The pound’s surrender page includes a blurb at the end:
We understand the emotional toll that surrendering a beloved pet to an animal shelter has on you, the owner, and your family.
I don’t think so. I’m having troubling reconciling the phrase “understand the emotional toll” with the words, “I’m looking at him. He’s dead.”
Ms. Miller apparently did what the Wake Co pound asked and provided proof of ownership so Tucker would not have to wait 72 hours before being made available for adoption. She did not realize that the pound would use this against Tucker in order to immediately kill him. Nor did she know that a veterinarian in charge of a shelter would regularly kill surrendered pets if she didn’t like their behavior in the minutes following intake.
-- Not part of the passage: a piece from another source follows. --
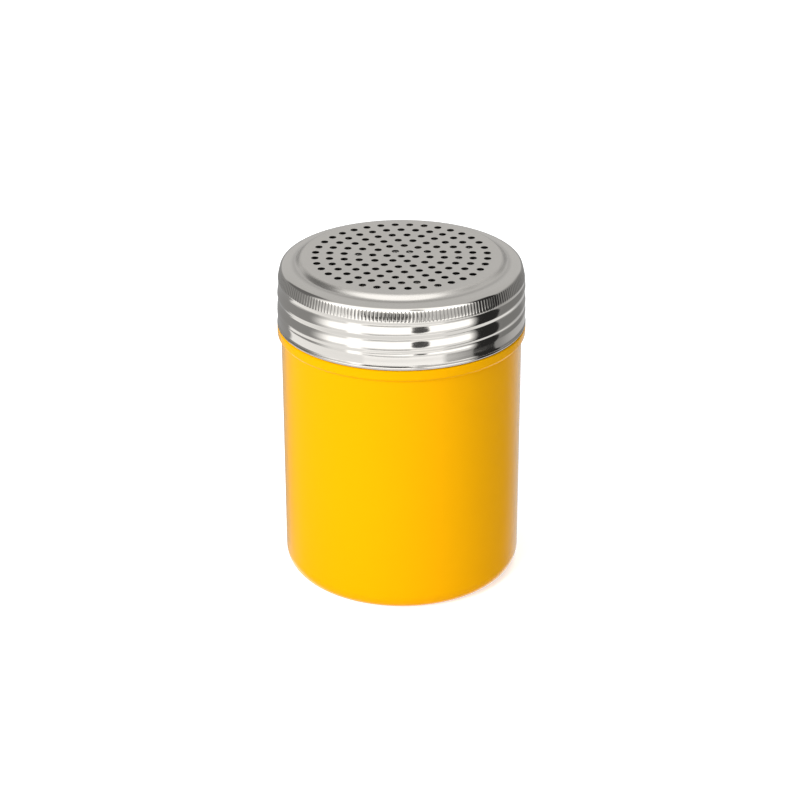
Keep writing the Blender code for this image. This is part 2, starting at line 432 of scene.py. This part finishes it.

Pet advocates are often scolded by those who kill shelter pets about how we don’t appreciate how cruel, neglectful and apathetic the “irresponsible public” is when it comes to pets. Killing apologists accuse anyone who surrenders a pet to a shelter of “dumping” the animal and say we should blame the so-called irresponsible public for the killing. Ms. Miller made a difficult decision, doing what she thought would be best for Tucker. She called to check on him every 15 minutes after leaving the shelter. She realized she’d made a mistake less than an hour after surrendering Tucker and wanted to take him back home. This is your “irresponsible public”. This is your “pet dumper”. Sadly, the people who supposedly don’t want to kill animals and like to wag their fingers at everybody else operate a well-oiled pet killing machine which is fast and efficient. But we should all get along, because we all want the same thing and blah.
If only more people would have brought cupcakes to the pet killers at Wake Co, maybe Tucker would have lived for 45 minutes – long enough for his “irresponsible” owner to take him home.